┌──

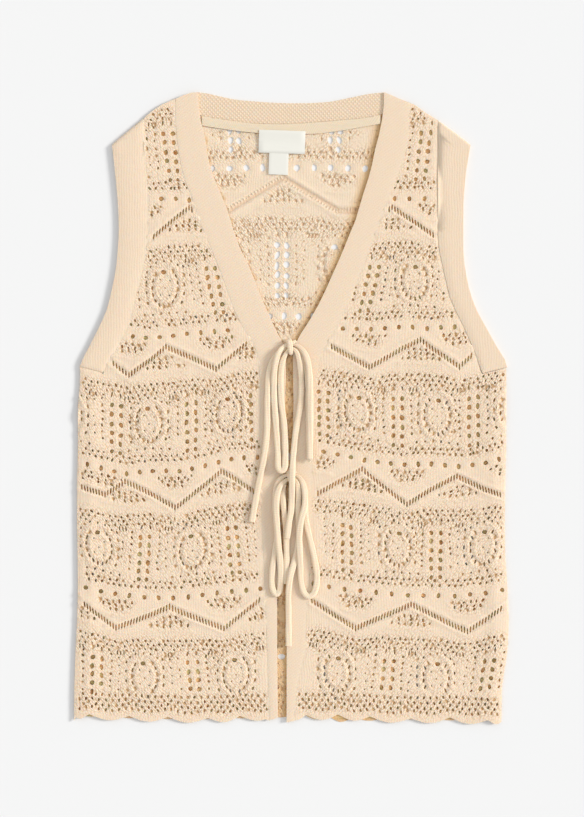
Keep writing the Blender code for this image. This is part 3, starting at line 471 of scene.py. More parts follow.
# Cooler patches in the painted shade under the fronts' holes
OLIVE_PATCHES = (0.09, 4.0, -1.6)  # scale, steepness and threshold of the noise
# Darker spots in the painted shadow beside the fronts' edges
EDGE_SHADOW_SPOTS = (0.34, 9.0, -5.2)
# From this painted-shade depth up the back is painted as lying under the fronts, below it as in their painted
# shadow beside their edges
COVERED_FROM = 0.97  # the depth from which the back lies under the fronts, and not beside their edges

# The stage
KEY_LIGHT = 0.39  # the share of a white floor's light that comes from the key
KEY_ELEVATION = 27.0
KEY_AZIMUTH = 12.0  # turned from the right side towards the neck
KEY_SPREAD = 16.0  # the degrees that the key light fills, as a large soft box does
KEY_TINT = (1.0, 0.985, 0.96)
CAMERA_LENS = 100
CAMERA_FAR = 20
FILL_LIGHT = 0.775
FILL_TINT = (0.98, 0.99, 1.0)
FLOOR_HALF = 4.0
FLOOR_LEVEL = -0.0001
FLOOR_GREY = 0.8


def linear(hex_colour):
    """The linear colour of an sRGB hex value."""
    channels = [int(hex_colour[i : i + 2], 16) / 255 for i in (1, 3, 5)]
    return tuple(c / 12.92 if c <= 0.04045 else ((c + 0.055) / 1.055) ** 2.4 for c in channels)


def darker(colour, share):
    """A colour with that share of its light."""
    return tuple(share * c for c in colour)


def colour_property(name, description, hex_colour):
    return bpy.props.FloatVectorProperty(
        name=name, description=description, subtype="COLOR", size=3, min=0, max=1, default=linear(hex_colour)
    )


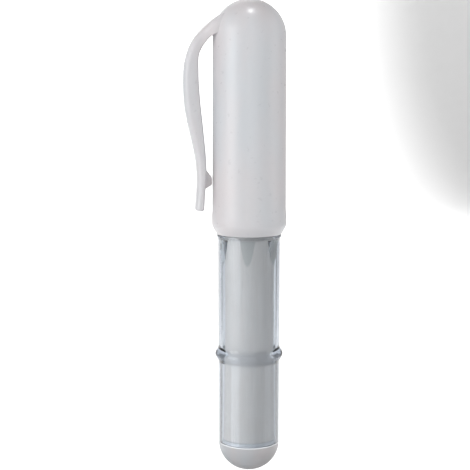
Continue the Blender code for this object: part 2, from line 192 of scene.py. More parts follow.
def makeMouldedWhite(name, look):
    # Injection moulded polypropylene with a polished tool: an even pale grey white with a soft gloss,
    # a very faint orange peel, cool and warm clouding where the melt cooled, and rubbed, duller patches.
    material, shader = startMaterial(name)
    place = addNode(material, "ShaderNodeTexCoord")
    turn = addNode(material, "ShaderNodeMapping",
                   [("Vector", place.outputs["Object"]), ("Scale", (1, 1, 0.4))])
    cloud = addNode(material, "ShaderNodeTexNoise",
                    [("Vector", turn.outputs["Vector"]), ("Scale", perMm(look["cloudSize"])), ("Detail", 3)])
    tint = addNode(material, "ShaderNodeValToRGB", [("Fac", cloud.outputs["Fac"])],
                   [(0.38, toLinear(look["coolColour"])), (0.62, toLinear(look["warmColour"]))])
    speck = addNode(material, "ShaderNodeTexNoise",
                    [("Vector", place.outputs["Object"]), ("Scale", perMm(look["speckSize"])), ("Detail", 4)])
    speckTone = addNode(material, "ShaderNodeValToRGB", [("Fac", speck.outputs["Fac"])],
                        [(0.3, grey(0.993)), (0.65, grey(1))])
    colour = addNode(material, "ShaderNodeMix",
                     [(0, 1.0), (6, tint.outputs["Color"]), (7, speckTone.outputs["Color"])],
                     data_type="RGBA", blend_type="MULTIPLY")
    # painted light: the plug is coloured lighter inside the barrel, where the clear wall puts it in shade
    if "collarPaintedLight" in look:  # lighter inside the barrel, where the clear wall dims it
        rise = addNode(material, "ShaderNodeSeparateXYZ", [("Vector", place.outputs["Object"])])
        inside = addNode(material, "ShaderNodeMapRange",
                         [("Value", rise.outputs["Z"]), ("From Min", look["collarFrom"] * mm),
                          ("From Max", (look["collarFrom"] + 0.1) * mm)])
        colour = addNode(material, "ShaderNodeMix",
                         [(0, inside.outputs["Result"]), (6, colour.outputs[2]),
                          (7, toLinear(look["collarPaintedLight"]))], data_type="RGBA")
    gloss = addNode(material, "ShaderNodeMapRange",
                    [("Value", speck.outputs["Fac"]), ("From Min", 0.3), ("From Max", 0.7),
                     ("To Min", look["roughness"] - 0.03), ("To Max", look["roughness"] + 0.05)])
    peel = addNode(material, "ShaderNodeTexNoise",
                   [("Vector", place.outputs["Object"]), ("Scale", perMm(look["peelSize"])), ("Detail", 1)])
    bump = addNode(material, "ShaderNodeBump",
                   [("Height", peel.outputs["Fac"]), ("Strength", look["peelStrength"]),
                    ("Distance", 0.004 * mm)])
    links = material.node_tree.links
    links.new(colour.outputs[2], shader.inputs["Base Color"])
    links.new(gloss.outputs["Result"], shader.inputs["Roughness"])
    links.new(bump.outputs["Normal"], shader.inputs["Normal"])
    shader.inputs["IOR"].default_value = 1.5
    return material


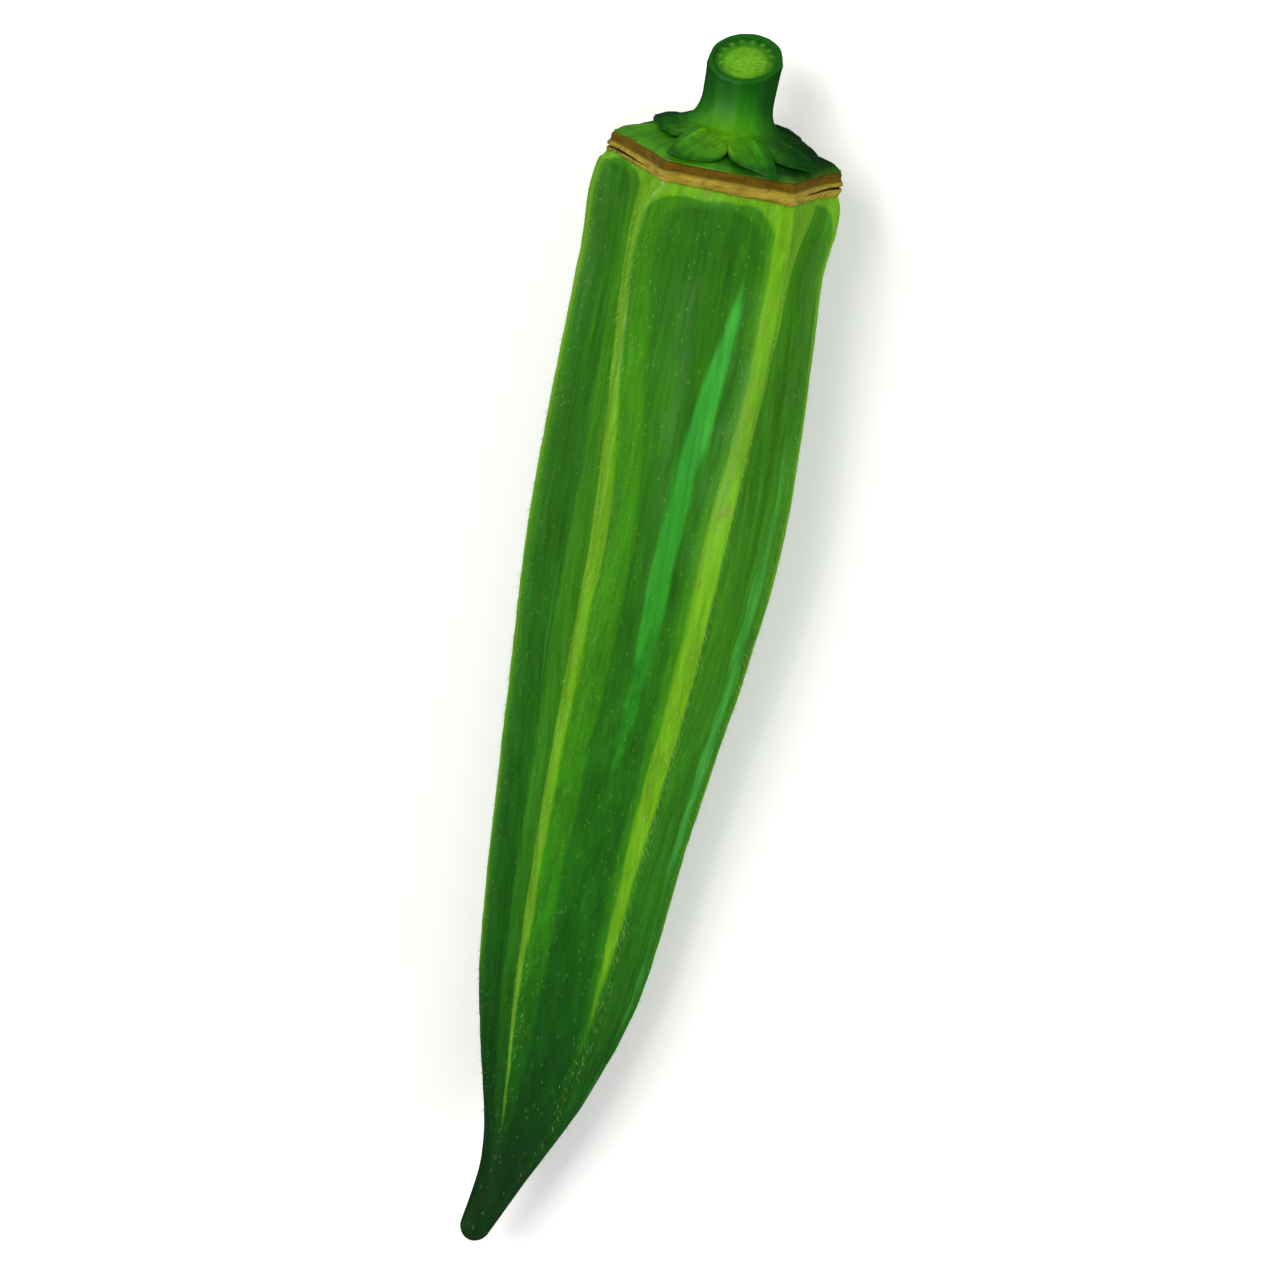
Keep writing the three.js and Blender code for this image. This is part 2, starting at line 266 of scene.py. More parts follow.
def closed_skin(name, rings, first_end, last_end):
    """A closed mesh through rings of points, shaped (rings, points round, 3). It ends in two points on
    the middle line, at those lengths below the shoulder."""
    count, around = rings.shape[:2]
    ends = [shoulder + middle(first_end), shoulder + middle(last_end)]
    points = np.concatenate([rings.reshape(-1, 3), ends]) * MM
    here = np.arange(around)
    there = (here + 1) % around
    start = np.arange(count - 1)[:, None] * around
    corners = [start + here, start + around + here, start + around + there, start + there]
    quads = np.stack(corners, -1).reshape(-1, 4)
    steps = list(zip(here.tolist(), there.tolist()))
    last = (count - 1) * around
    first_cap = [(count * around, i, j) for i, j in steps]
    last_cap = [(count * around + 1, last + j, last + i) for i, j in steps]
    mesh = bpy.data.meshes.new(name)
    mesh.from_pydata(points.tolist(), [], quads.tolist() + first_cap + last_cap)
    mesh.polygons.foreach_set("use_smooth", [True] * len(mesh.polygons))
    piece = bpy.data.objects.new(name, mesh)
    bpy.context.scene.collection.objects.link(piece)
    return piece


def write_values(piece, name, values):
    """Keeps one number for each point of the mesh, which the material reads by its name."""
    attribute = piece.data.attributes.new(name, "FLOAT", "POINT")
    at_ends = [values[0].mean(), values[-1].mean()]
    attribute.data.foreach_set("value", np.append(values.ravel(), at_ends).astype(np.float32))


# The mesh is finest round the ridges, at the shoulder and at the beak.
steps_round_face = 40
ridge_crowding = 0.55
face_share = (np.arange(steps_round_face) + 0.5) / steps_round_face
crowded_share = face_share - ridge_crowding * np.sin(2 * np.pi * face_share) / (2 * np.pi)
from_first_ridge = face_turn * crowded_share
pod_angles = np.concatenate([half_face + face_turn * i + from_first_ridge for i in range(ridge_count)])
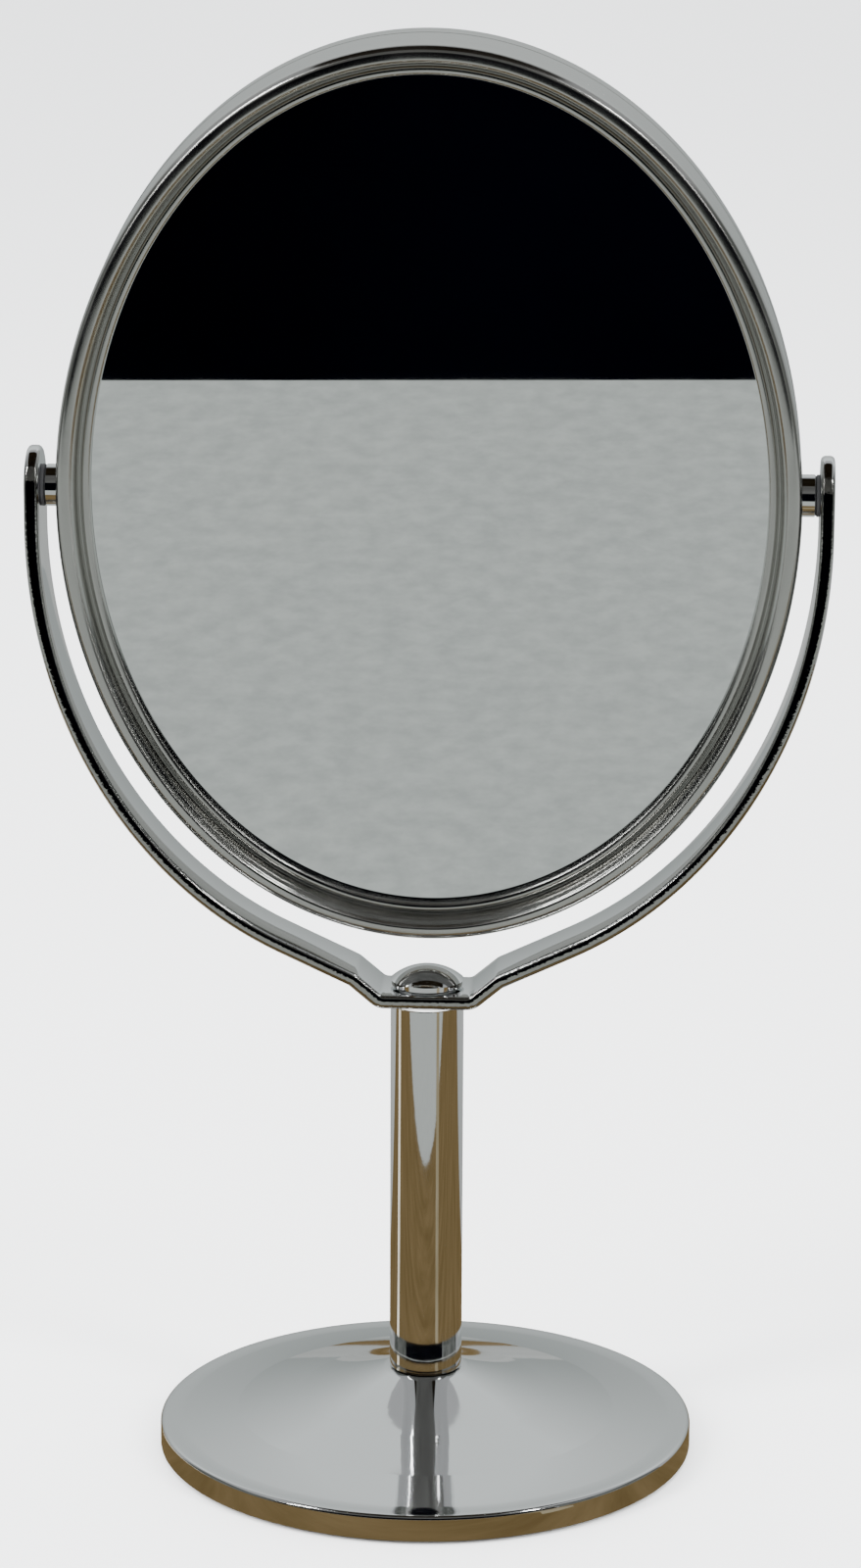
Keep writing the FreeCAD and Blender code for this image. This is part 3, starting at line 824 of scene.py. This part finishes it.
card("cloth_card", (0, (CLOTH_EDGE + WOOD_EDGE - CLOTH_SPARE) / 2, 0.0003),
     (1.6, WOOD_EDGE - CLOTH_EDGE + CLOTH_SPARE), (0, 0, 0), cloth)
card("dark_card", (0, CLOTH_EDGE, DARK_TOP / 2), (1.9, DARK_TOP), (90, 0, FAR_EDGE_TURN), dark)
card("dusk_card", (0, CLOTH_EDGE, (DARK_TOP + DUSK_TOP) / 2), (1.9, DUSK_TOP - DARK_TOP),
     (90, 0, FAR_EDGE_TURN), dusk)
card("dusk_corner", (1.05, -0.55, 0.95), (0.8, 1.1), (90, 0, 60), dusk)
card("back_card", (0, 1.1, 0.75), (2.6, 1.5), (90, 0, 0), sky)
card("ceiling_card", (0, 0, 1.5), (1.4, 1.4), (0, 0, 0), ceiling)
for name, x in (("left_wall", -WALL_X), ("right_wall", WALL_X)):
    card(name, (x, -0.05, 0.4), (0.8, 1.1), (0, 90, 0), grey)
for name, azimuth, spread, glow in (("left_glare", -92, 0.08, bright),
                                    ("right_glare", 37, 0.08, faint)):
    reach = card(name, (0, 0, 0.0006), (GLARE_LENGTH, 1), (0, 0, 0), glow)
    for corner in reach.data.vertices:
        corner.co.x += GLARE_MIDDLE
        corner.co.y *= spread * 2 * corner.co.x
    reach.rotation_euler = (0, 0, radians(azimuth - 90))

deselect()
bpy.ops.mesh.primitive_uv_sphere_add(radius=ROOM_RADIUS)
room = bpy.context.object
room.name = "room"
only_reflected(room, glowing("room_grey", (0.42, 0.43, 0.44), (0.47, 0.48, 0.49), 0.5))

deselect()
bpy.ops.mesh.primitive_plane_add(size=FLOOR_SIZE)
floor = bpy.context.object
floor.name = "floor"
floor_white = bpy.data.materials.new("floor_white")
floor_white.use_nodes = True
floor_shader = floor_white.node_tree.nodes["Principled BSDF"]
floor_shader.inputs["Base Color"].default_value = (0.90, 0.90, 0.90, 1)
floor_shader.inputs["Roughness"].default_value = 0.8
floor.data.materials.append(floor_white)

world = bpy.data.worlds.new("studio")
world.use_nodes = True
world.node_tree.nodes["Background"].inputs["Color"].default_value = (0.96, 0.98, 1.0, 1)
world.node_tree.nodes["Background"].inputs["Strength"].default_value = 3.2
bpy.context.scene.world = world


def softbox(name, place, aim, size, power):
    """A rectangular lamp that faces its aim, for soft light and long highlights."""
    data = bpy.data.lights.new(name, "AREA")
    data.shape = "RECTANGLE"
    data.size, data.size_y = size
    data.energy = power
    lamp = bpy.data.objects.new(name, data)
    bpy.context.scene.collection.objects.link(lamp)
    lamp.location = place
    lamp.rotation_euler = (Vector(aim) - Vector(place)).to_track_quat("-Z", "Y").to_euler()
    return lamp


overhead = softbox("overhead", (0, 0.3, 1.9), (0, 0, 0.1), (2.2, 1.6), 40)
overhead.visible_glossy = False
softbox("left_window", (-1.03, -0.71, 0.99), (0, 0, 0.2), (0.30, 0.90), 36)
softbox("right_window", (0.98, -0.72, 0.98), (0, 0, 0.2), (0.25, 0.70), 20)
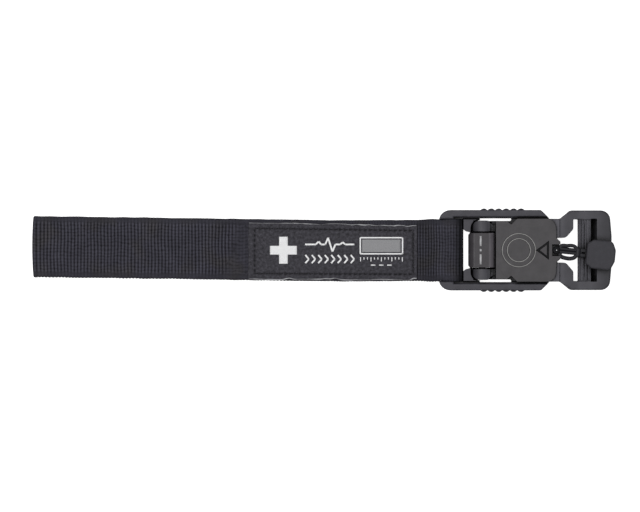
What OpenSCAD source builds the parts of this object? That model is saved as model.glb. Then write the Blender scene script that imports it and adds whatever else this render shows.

└──

### SET PROBLEM
Everything from the first line of the records above to the line containing "COVERED_FROM = 0.97", inclusive, should be repeated exactly; leave out the rest.

### RESULT FOR THIS TASK
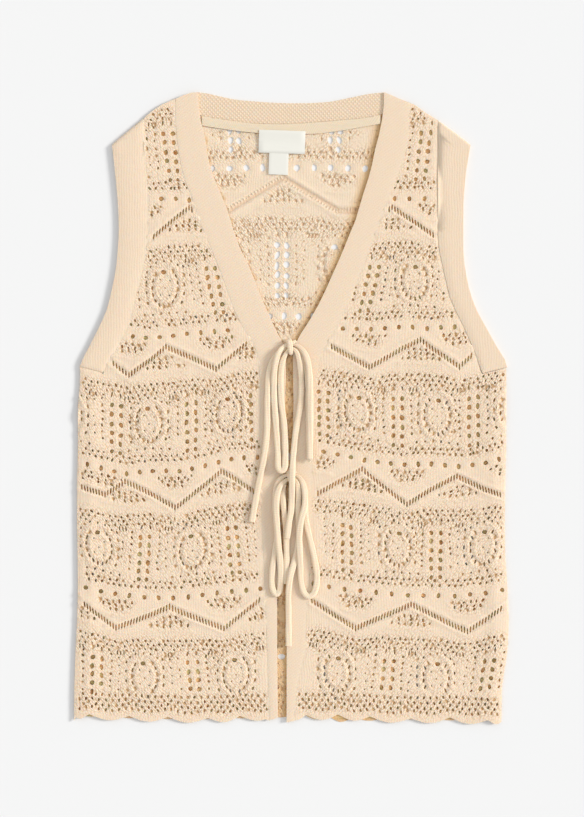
Keep writing the Blender code for this image. This is part 3, starting at line 471 of scene.py. More parts follow.
# Cooler patches in the painted shade under the fronts' holes
OLIVE_PATCHES = (0.09, 4.0, -1.6)  # scale, steepness and threshold of the noise
# Darker spots in the painted shadow beside the fronts' edges
EDGE_SHADOW_SPOTS = (0.34, 9.0, -5.2)
# From this painted-shade depth up the back is painted as lying under the fronts, below it as in their painted
# shadow beside their edges
COVERED_FROM = 0.97  # the depth from which the back lies under the fronts, and not beside their edges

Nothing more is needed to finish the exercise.